Writer: Allie Jennings
Director: Robert Vaughn
Obsessed with the “Beyonce of Broadway,” Grace finds her dad’s letters after his death and struggles to recognise Liza Minelli but it sends her on an unusual road trip to a club in LA to track down the singer as a way to understand her father. Writer Allie Jennings and Director Robert Vaughn’s This Time is deeply sentimental but with its funeral home setting and purpose to scatter her dad’s ashes, there is a pleasant initial quirkiness that becomes dampened over 100-minutes as odd couple teenager Grace and older funeral parlour worker Red team up.
There is a degree of emo-angst underpinning This Time with 16-year-old Grace written as a fairly generic young adult feeling at odds with the world and particularly her timid mother and overbearing stepfather. It’s a trope that has run solidly through American movies and television shows for decades which Jennings doesn’t attempt to reinvent, but taking the character on a journey to better self-understanding proves watchable.
One of the hardest things to achieve in drama is absent presence, and Jennings doesn’t really manage it here with Grace’s beloved father never coming fully into view. Given the character barely knew him and spent little time in his company, the connection that the film grasps for slips out of reach even when she reads from his letters. Although, her home life is demonstrably awful at the start of This Time, it is never clear why a semi-stranger is the focus of her quest or the basis of the new father-daughter relationship that emerges with Red along the way.
Running through the film is an experience of bigotry and homophobia both in the present and the past which Jennings uses as a rite of passage for Grace (Anwen O’Driscoll), a 16-year-old finding out who she is. The violence and verbal abuse in small towns is strongly conveyed yet the narrative is a little muddled about how Grace’s sexuality is relevant first to the road movie tropes and later to responses to her father.
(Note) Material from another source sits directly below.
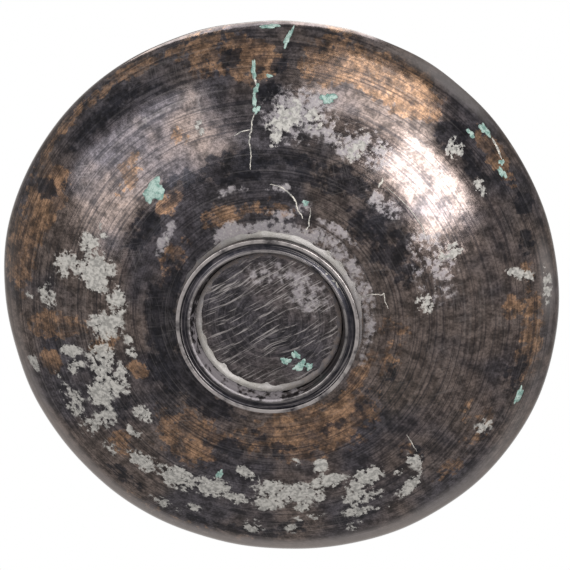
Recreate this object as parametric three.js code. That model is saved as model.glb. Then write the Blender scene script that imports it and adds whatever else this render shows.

Red (Charles Martin Smith) feels like a character we learn too little about which in a buddy movie with only two main characters is an issue, undermining his reality and likelihood as a companion for Grace. Red talks in ellipses and philosophical reflections that stretch the credibility further, and while the connection between the actors is convincing, how their meeting helps each other is less clear.
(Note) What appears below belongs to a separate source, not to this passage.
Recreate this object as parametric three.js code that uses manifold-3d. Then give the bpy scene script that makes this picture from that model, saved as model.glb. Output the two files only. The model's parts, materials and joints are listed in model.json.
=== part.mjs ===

“So, you’re just going to throw me away like everyone else” Grace complains late in the movie and the stodgy dialogue doesn’t help create investment in her trajectory and the fairly inevitably ending where all is well despite the situation around Grace and her family barely changing. But this is the movies where fulfilling one quest makes the whole world a better place. Yet, despite the quirky scenario, This Time is a highly conventional story.
This Time is screening at the One Fluid Night Festival 2024.